Search the material for the word "scene" and copy each line that holds it.

## Supplied material
┌──

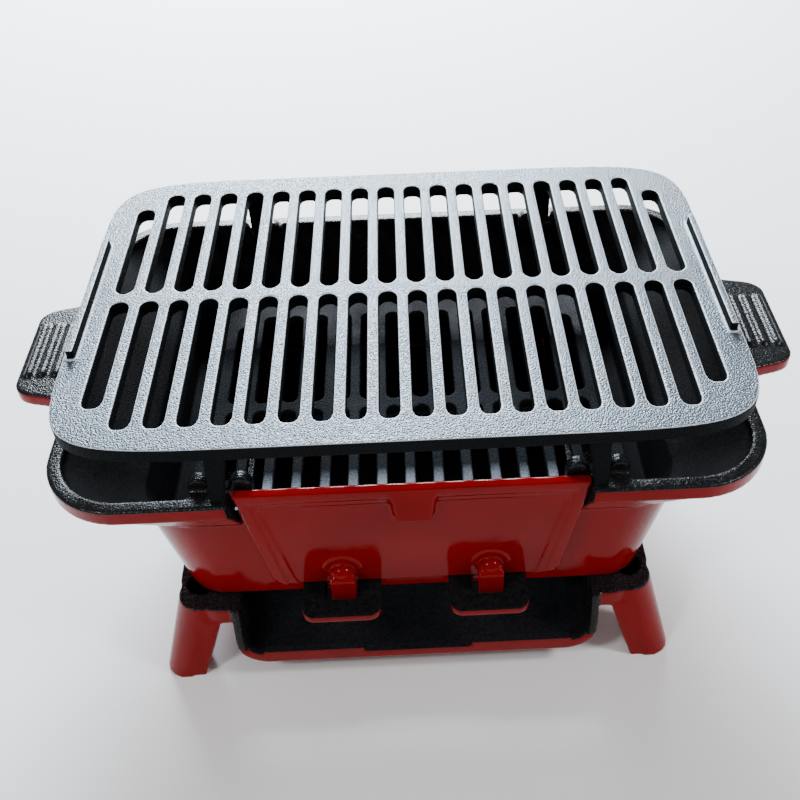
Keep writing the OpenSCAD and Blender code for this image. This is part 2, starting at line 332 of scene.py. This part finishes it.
def bare_iron(name, dark, light, rough_low, rough_high, specular, relief, edge_highlight):
    """Rough cast iron: painted light (its lit grey) where the paint attribute is high, a painted
    highlight on the rounded edges just below that, then painted shade.
    """
    material, tree, shader = new_material(name)
    coords = tree.nodes.new("ShaderNodeTexCoord").outputs["Object"]
    peel = grain(tree, coords)
    cloud = noise_node(tree, coords, 18, 4.0, 0.55)
    speck = noise_node(tree, coords, 900, 3.0, 0.6)
    tone = math_node(tree, "ADD", math_node(tree, "MULTIPLY", cloud, 0.45),
                     math_node(tree, "MULTIPLY", speck, 0.55))
    layer = tree.nodes.new("ShaderNodeAttribute")
    layer.attribute_name = "paint"
    # painted light and shade: faces that point up take the lit grey, side faces the near-black painted
    # shade
    upper = ramp(tree, layer.outputs["Fac"], (0.35, 0.0), (0.75, 1.0))
    grey = ramp(tree, tone, (0.35, dark), (0.68, light))
    soot_and_shade = mix_colour(tree, 0.04, SHADE_BLACK, grey)
    faces = mix_colour(tree, upper, soot_and_shade, grey)
    # painted highlight on the rounded edges between a bar's top and its sides
    arris = ramp(tree, layer.outputs["Fac"], (0.5, 0.0), (0.72, edge_highlight), (0.9, edge_highlight), (0.975, 0.0))
    tree.links.new(mix_colour(tree, arris, faces, EDGE_HIGHLIGHT_GREY), shader.inputs["Base Color"])
    face_rough = ramp(tree, tone, (0.3, rough_high), (0.7, rough_low))
    tree.links.new(mix_colour(tree, upper, (0.65, 0.65, 0.65), face_rough),
                   shader.inputs["Roughness"])
    bump(tree, shader, math_node(tree, "MULTIPLY", peel, relief), 0.6 * MM)
    tree.links.new(mix_value(tree, upper, 0.06, specular), shader.inputs["Specular IOR Level"])
    shader.inputs["Specular Tint"].default_value = COOL_SHINE
    return material


ENAMEL = enamelled_iron("enamel_on_iron")
# each grate's light grey is painted light on its lit tops; the coal grate's is far paler than bare iron
GRATE_IRON = bare_iron("cooking_grate_iron", (0.022, 0.027, 0.033), (0.085, 0.100, 0.120),
                       0.26, 0.42, 1.0, 0.95, 0.75)
COAL_IRON = bare_iron("coal_grate_iron", (0.03, 0.034, 0.042), (0.62, 0.68, 0.78),
                      0.45, 0.65, 0.2, 1.0, 0.0)


# ---------- castings ----------

def make_bowl():
    piece = cast("fire_bowl_casting", cad_copy("fire_bowl"), 1.15 * MM, 5)
    co, no = points_and_normals(piece.data)
    # enamel on what faces out or down, up to the bare top edge of the rim
    flat = co[:, :2] - (0, MID_Y)
    out = (flat * no[:, :2]).sum(1) / np.linalg.norm(flat, axis=1)
    under = no[:, 2] < -0.75
    side = np.where(under, 1.0, out * 3 - 0.3)
    top = (0.5 - no[:, 2]) * 3
    below_rim = (RIM_TOP - 1.6 * MM - co[:, 2]) / MM
    coat = np.minimum(np.minimum(side, top), below_rim)
    soot_and_shade = (coat < 0) & (co[:, 2] < RIM_TOP - 4 * MM)
    paint(piece, np.where(soot_and_shade, SOOTY, np.maximum(coat, BARE)))
    finish_piece(piece, "fire_bowl", "enamel", ENAMEL, "fire_bowl")


def door_outline(inset, radius, turns=8):
    """Points (x, z) on the door, a distance in from its edges, with round corners."""
    foot, head, top = FOOT_HALF - inset, HEAD_HALF - inset, DOOR_RISE - inset
    corners = ((foot, 0, -90), (head, top, 0), (-head, top, 90), (-foot, 0, 180))
    points = []
    for x, z, start in corners:
        middle_x = x - math.copysign(radius, x)
        middle_z = z - (radius if z > 0 else -radius)
        for k in range(turns + 1):
            a = math.radians(start + 90 * k / turns)
            points.append((middle_x + radius * math.cos(a), middle_z + radius * math.sin(a)))
    return points


def add_frame(bm, outer, inner, y0, y1):
    """Adds a closed flat frame between two outlines on the door, from y0 to y1."""
    rings = [[bm.verts.new(DOOR_TILT @ Vector((x, y, z))) for x, z in outline]
             for outline, y in ((outer, y0), (inner, y0), (inner, y1), (outer, y1))]
    for a, b in zip(rings, rings[1:] + rings[:1]):
        for k in range(len(a)):
            m = (k + 1) % len(a)
            bm.faces.new((a[k], a[m], b[m], b[k]))


def add_hook_boss(bm, x):
    """Adds the raised bow over a hook and the round boss on it."""
    centre = DOOR_TILT @ Vector((x, -4.5 * MM, HOOK_Z))
    first, sweep, steps = -12, 204, 24
    angles = [math.radians(first + sweep * k / steps) for k in range(steps + 1)]
    add_tube(bm, [centre + 11 * MM * Vector((math.cos(a), 0, math.sin(a))) for a in angles], 1.8 * MM)
    add_ellipsoid(bm, centre + Vector((0, -3 * MM, -4.5 * MM)), (8.6 * MM, 6 * MM, 9 * MM))


def make_door():
    bm = cad_copy("fuel_door")
    outer, inner = door_outline(7.5 * MM, 2 * MM), door_outline(13.5 * MM, 5 * MM)
    add_frame(bm, outer, inner, -5.5 * MM, -4 * MM)
    for x in (-HOOK_X, HOOK_X):
        add_hook_boss(bm, x)
    piece = cast("fuel_door_casting", bm, 0.9 * MM, 4)
    # the finger grip, and the lower corners
    soften(piece, lambda p: abs(p.x) < 20 * MM and RIM_TOP - 33 * MM < p.z < RIM_TOP - 2 * MM, 14)
    soften(piece, lambda p: abs(p.x) > 88 * MM and p.z < door_lo.z + 16 * MM, 30)
    _, no = points_and_normals(piece.data)
    paint(piece, (0.6 - no[:, 1]) * 3)     # the back is bare
    finish_piece(piece, "fuel_door", "enamel", ENAMEL, "fuel_door")


def make_base():
    piece = cast("base_casting", cad_copy("base"), 1.15 * MM, 5)
    co, no = points_and_normals(piece.data)
    x, y, z = np.abs(co[:, 0]), co[:, 1] - MID_Y, co[:, 2]
    front = base_lo.y - MID_Y
    skirt_foot = LEDGE_TOP - 8 * MM
    top = (0.5 - no[:, 2]) * 3
    # inside the tray
    inside = np.minimum(np.minimum(TRAY_SIDE - x, z - TRAY_FLOOR), y - (front + 1.5 * MM)) / MM
    inside = np.minimum(inside, (TRAY_BACK - y) / MM)
    inside = np.where((z > skirt_foot) & (y > 0), -1, inside)
    # hollows in the leg tops
    share = np.clip(z / LEDGE_TOP, 0, 1)
    axis_x = HOLLOW_FOOT[0] + (HOLLOW_TOP[0] - HOLLOW_FOOT[0]) * share
    axis_y = HOLLOW_FOOT[1] + (HOLLOW_TOP[1] - HOLLOW_FOOT[1]) * share
    radius = HOLLOW_FOOT_RADIUS + HOLLOW_TAPER * share
    away = np.hypot(x - axis_x, np.abs(y) - axis_y)
    hollow = np.where(z > 5 * MM, (radius + 1.2 * MM - away) / MM, -1)
    # the cut ends of the tray walls
    ends = (np.abs(x - TRAY_SIDE) < 4.5 * MM) & (y < front + 26 * MM)
    ends &= (no[:, 1] < -0.5) & (z > 36 * MM)
    coat = np.where(ends, BARE, np.minimum(top, np.minimum(-inside, -hollow)))
    soot_and_shade = (coat < 0) & (x < TRAY_SIDE - 2.5 * MM) & (z < skirt_foot)
    paint(piece, np.where(soot_and_shade, SOOTY, np.maximum(coat, BARE)))
    finish_piece(piece, "base", "enamel", ENAMEL, "base")


def make_grate(node, material, voxel, rounds, top_shade):
    """Makes a grate. Away from its front and back edges, its last argument darkens its top faces with
    painted shade.
    """
    piece = cast(node + "_casting", cad_copy(node), voxel, rounds)
    co, no = points_and_normals(piece.data)
    low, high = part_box(node)
    from_edge = np.minimum(co[:, 1] - low.y, high.y - co[:, 1])
    # painted shade: top faces darken from one to two edge widths in from the front and the back
    unshaded = 1 - top_shade * np.clip(from_edge / LIT_EDGE_WIDTH - 1, 0, 1)
    paint(piece, no[:, 2] * unshaded)
    finish_piece(piece, node, "iron", material, node)


make_base()
make_bowl()
make_door()
# the coal grate's tops get painted shade where the cooking grate shades them
make_grate("coal_grate", COAL_IRON, 1.15 * MM, 5, 0.75)
make_grate("cooking_grate", GRATE_IRON, 1.0 * MM, 5, 0)


# ---------- stage, light and camera ----------

def make_floor():
    bm = bmesh.new()
    bmesh.ops.create_grid(bm, x_segments=1, y_segments=1, size=15)
    mesh = bpy.data.meshes.new("floor")
    bm.to_mesh(mesh)
    bm.free()
    floor = bpy.data.objects.new("floor", mesh)
    bpy.context.scene.collection.objects.link(floor)
    material, _, shader = new_material("floor_paper")
    shader.inputs["Base Color"].default_value = (0.9, 0.9, 0.9, 1)
    shader.inputs["Roughness"].default_value = 0.8
    mesh.materials.append(material)


def area_light(name, place, target, width, height, power, colour=(1, 1, 1)):
    """A flat rectangular studio light that looks at a target."""
    light = bpy.data.lights.new(name, "AREA")
    light.shape = "RECTANGLE"
    light.size, light.size_y = width, height
    light.energy = power
    light.color = colour
    lamp = bpy.data.objects.new(name, light)
    lamp.location = place
    lamp.rotation_euler = (Vector(target) - Vector(place)).to_track_quat("-Z", "Y").to_euler()
    bpy.context.scene.collection.objects.link(lamp)


make_floor()
area_light("back_panel", (-0.2, 1.9, 1.32), (0, 0, 0.2), 1.3, 0.72, 200, (0.80, 0.91, 1.0))
area_light("back_strip", (-0.2, 2.1, 0.72), (0, 0, 0.2), 2.2, 0.12, 34)
area_light("left_box", (-1.1, -1.0, 1.7), (0, 0, 0.1), 0.3, 0.3, 16)
area_light("right_box", (1.3, -0.5, 1.5), (0, 0, 0.1), 0.3, 0.3, 16)

world = bpy.data.worlds.new("studio")
bpy.context.scene.world = world
world.use_nodes = True
world.node_tree.nodes["Background"].inputs["Color"].default_value = (1, 1, 1, 1)
world.node_tree.nodes["Background"].inputs["Strength"].default_value = 0.3

SENSOR, LENS = 36, 44.955                  # of the camera, in mm
camera_data = bpy.data.cameras.new("camera")
camera_data.sensor_width = SENSOR
camera_data.lens = LENS
camera_data.shift_x, camera_data.shift_y = -0.03775, 0.0005
camera = bpy.data.objects.new("camera", camera_data)
camera.location = (4.783 * MM, -540.891 * MM, 642.591 * MM)
camera.rotation_euler = [math.radians(angle) for angle in (46.2633, 1.1753, -2.4021)]
bpy.context.scene.collection.objects.link(camera)
bpy.context.scene.camera = camera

└──

## Answer to this task
Keep writing the OpenSCAD and Blender code for this image. This is part 2, starting at line 332 of scene.py. This part finishes it.
    bpy.context.scene.collection.objects.link(floor)
    bpy.context.scene.collection.objects.link(lamp)
bpy.context.scene.world = world
bpy.context.scene.collection.objects.link(camera)
bpy.context.scene.camera = camera